Responsible and ethical pipeline design is becoming a core concern alongside performance. Building transparent, accountable data flows is increasingly important as AI-driven decisions affect more aspects of people’s lives (Sambath Narayanan, 2024).
What the Future Holds for AI Data Pipeline Optimization
Looking ahead, the future of AI data pipeline optimization is promising, though not without complexity. Autonomous pipelines are on the horizon. These systems would manage the entire data lifecycle independently, detecting anomalies, resolving issues, and optimizing performance without waiting for human intervention. While full autonomy is still developing, the foundational pieces are rapidly falling into place.
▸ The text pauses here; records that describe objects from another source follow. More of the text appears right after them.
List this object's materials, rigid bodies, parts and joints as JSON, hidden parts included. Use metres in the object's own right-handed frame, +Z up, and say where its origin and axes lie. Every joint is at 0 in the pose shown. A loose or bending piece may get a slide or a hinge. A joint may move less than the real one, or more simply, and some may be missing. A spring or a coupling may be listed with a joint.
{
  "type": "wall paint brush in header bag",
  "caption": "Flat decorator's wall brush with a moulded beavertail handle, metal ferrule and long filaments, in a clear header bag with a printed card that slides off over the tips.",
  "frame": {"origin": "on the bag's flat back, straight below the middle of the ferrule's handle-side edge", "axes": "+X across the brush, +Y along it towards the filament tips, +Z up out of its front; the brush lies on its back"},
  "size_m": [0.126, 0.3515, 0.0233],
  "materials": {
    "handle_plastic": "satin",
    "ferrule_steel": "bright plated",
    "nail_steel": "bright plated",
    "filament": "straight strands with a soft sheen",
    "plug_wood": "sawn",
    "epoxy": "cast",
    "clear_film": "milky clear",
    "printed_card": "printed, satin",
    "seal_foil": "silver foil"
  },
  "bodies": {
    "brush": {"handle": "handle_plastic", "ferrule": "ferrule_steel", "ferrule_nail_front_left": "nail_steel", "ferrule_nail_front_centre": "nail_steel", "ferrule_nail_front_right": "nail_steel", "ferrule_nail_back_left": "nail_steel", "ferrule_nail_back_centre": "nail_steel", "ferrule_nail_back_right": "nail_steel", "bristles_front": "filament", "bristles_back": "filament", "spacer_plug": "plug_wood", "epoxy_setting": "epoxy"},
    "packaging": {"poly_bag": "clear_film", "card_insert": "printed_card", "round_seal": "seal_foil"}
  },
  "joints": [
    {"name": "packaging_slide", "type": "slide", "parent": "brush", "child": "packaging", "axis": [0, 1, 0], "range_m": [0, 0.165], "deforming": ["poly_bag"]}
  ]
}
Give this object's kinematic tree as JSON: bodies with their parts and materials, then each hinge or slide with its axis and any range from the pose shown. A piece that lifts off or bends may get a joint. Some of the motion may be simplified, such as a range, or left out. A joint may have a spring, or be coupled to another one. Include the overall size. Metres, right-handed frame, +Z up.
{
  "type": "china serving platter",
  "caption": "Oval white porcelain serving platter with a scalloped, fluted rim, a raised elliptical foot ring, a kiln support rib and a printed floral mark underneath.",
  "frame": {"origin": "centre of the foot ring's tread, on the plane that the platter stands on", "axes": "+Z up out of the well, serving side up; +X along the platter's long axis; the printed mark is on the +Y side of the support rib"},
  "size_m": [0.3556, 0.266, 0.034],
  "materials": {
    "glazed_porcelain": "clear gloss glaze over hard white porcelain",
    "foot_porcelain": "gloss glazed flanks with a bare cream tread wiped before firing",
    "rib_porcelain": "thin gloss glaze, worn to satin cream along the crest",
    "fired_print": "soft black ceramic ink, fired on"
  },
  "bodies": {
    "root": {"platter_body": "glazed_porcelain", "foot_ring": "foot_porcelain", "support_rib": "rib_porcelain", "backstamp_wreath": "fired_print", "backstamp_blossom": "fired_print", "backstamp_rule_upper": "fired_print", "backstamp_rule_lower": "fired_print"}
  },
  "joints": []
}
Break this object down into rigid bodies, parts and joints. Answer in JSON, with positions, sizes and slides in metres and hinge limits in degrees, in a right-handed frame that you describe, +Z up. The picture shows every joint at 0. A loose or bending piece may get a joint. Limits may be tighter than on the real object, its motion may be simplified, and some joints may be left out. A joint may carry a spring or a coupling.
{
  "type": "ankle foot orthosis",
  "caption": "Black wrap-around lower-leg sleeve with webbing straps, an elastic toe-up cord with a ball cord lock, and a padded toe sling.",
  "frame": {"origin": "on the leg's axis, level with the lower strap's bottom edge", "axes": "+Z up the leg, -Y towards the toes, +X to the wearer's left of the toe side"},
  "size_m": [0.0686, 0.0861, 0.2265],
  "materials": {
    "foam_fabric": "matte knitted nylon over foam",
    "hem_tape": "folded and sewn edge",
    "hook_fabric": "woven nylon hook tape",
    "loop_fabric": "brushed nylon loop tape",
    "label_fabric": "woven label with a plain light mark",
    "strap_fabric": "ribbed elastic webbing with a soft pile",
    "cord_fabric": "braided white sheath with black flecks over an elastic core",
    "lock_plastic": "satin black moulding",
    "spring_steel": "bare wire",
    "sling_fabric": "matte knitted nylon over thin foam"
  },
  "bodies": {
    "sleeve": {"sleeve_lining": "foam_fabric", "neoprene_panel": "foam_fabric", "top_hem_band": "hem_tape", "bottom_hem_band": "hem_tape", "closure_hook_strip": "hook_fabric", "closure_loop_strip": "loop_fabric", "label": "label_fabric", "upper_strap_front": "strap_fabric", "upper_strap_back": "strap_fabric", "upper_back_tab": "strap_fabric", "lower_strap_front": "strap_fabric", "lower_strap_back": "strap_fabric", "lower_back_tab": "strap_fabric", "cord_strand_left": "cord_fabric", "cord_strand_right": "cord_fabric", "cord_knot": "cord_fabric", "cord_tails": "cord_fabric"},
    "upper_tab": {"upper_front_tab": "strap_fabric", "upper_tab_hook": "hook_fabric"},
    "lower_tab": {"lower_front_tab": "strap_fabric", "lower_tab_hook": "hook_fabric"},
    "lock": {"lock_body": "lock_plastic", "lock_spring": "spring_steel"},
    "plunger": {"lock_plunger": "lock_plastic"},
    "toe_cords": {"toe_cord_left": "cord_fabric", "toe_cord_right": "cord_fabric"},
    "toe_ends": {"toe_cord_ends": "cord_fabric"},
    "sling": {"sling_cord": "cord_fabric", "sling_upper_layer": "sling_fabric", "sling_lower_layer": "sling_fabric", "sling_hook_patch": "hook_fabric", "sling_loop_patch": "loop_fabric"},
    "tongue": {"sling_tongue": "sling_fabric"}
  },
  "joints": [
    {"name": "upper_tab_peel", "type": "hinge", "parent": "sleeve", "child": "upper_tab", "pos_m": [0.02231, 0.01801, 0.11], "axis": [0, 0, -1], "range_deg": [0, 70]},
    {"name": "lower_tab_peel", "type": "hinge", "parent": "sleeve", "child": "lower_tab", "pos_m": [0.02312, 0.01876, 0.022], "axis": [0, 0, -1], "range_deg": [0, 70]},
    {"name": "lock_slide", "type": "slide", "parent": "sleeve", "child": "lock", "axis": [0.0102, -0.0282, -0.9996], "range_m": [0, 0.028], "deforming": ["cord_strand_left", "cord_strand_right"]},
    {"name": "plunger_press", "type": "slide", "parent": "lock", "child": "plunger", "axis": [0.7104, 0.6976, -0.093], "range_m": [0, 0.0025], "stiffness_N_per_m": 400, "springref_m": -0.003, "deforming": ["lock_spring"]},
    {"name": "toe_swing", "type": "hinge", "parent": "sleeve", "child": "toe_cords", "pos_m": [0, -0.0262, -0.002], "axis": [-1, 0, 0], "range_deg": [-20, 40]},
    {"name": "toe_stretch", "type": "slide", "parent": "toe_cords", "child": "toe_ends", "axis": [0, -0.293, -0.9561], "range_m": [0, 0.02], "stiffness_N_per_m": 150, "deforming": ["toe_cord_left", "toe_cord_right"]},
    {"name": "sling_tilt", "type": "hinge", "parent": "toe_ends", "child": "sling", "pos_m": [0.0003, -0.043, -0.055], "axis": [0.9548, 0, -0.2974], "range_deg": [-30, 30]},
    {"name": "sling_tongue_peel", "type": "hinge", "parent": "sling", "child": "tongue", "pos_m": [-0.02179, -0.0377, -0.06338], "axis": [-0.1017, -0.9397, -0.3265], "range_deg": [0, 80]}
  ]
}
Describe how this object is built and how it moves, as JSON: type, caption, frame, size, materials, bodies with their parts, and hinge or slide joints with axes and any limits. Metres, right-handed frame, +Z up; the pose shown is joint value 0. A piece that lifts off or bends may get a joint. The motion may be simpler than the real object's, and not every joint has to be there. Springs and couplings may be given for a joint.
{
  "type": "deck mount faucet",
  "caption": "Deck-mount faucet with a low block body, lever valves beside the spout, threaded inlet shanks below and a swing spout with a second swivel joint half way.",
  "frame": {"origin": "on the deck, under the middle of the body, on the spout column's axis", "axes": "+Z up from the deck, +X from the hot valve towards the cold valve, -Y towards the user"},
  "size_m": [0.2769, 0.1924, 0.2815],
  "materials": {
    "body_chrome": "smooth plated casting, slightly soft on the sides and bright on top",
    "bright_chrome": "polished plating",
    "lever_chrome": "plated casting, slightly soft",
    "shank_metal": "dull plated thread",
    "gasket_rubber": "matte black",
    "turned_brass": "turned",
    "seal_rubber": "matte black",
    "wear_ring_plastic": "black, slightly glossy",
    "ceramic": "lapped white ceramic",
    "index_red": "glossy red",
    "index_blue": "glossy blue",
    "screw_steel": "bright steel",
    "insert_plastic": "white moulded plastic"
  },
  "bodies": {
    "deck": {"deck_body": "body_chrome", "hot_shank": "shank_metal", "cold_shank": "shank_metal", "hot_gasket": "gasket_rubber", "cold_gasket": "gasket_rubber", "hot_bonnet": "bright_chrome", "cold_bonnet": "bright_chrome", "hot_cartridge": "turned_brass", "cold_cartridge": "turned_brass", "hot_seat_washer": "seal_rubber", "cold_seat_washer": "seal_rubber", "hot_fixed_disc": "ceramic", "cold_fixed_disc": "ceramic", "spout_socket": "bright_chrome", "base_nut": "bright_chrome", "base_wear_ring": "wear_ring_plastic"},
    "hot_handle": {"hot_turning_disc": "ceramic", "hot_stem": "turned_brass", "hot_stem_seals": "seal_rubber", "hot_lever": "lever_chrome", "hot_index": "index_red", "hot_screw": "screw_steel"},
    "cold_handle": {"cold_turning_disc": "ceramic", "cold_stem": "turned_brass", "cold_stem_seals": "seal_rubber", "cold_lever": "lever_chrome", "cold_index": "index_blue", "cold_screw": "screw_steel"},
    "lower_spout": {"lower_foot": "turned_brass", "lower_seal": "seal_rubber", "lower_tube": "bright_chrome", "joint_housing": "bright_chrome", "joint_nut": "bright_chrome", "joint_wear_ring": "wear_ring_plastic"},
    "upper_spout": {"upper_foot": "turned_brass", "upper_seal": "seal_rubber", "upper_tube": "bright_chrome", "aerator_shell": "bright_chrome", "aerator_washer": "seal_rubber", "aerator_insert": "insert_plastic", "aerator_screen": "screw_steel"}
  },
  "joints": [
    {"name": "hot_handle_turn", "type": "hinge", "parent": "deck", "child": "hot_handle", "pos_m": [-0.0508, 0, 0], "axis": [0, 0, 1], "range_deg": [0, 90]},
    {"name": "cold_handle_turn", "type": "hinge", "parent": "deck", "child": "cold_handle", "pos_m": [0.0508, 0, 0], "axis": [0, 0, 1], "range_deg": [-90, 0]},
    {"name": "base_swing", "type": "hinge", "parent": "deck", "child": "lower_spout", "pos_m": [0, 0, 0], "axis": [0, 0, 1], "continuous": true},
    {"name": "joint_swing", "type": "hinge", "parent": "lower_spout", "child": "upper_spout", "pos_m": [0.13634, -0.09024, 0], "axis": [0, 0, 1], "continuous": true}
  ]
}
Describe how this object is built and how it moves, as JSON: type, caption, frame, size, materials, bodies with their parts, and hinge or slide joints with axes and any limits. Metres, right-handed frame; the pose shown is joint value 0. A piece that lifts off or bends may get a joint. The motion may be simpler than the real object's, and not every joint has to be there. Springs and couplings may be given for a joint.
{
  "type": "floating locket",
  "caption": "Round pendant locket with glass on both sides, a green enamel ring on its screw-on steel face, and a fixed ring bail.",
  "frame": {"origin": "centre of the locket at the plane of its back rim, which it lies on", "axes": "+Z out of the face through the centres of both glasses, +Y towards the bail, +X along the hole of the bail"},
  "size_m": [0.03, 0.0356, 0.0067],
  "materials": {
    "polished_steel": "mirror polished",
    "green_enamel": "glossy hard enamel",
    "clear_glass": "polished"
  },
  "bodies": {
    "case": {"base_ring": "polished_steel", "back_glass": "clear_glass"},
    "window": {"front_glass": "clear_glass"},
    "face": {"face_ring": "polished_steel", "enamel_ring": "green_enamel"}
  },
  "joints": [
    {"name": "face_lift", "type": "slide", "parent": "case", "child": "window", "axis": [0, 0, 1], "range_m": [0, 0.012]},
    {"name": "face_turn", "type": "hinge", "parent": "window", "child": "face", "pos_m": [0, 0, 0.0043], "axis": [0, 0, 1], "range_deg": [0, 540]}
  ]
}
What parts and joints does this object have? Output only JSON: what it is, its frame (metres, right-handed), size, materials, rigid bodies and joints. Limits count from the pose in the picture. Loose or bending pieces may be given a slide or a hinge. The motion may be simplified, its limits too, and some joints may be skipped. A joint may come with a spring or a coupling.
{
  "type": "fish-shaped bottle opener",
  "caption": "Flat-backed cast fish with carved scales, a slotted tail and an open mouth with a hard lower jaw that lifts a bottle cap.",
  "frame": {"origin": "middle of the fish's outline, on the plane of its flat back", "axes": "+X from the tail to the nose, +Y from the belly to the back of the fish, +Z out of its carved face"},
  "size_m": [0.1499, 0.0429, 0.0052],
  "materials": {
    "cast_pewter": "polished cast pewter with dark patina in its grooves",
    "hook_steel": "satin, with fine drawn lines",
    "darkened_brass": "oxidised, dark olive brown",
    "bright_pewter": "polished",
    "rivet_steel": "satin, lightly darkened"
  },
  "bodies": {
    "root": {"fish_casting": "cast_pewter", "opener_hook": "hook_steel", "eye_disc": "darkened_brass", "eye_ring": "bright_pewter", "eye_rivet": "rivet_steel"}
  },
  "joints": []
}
Edge computing will also play an increasingly important role in the next generation of pipelines. As data generation moves closer to its source, pipelines will need to process information at the edge rather than shipping everything to a central cloud. This shift will reduce latency, lower bandwidth costs, and enable faster decision-making in remote or resource-constrained environments.
At the same time, governance frameworks are becoming increasingly important. As AI-driven pipelines become embedded in critical business operations, the need for ethical guidelines and regulatory compliance will only intensify. Organizations that invest in governance now will be better positioned to scale responsibly in the years ahead. The teams that treat pipeline optimization as an ongoing discipline rather than a one-time project will be the ones best equipped for what comes next.
Wrapping It All Up
AI-powered data pipelines represent a fundamental shift in how organizations manage and extract value from information. From automating tedious data cleaning tasks to enabling real-time analytics across massive data streams, the impact is measurable and growing. Furthermore, advances in generative AI and declarative pipeline design are making these systems smarter and more accessible than ever before. In summary, optimized AI pipelines increase efficiency, speed, and accessibility, marking a major advance in data management.